La sentenza riprende una perizia che evidenzia la differenza tra l'edizione 2002 e quella del 2015 del cosiddetto "manuale di Frascati", documento chiave nelle valutazioni delle attività di ricerca e sviluppo. Tuttavia, rimangono aperte diverse questioni sull’utilizzo di questo manuale come criterio di riferimento, soprattutto in relazione alla retroattività delle sue linee guida per le attività tra il 2015 e il 2019.
Il ministero delle Imprese e del Made in Italy, nelle linee guida per i certificatori pubblicate a luglio, ha ribadito la validità del manuale di Frascati come strumento per valutare le attività ammissibili al credito d’imposta, facendo riferimento a normative comunitarie. Tuttavia, alcuni esperti sottolineano che tali comunicazioni europee non sono vincolanti per i singoli contribuenti, ma per gli Stati membri.

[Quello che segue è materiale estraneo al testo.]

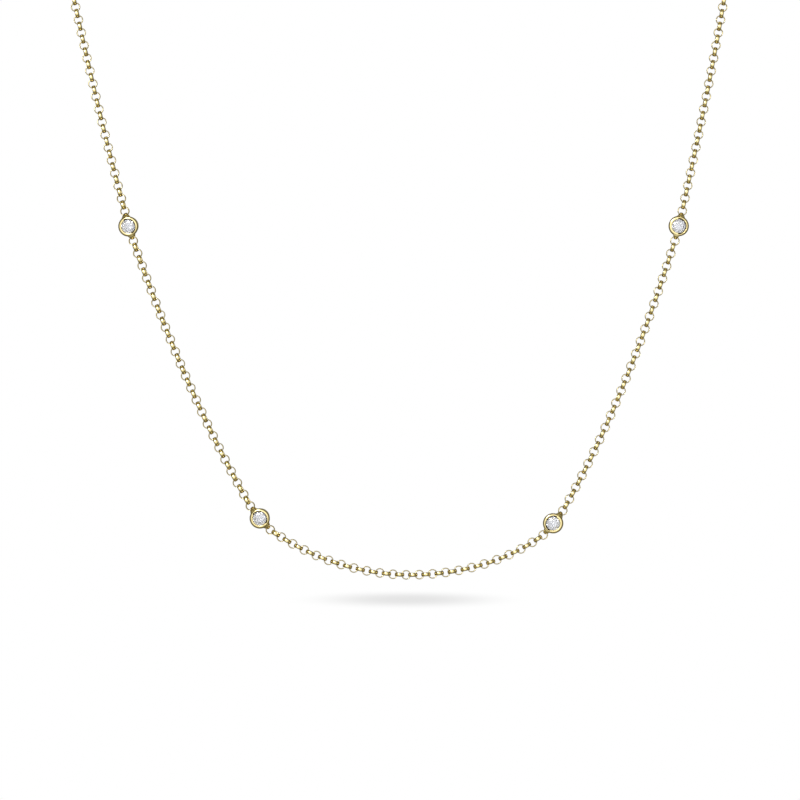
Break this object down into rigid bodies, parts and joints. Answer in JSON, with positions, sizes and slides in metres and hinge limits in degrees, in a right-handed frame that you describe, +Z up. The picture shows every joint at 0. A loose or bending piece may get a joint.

In vari casi, i tribunali tributari hanno messo in discussione la legittimità del manuale di Frascati come base per negare il credito d’imposta. La responsabilità di dimostrarne la validità come strumento interpretativo spetta ora all'Agenzia delle Entrate, come evidenziato in diverse sentenze precedenti da tribunali in tutta Italia. Il dibattito, dunque, è destinato a proseguire.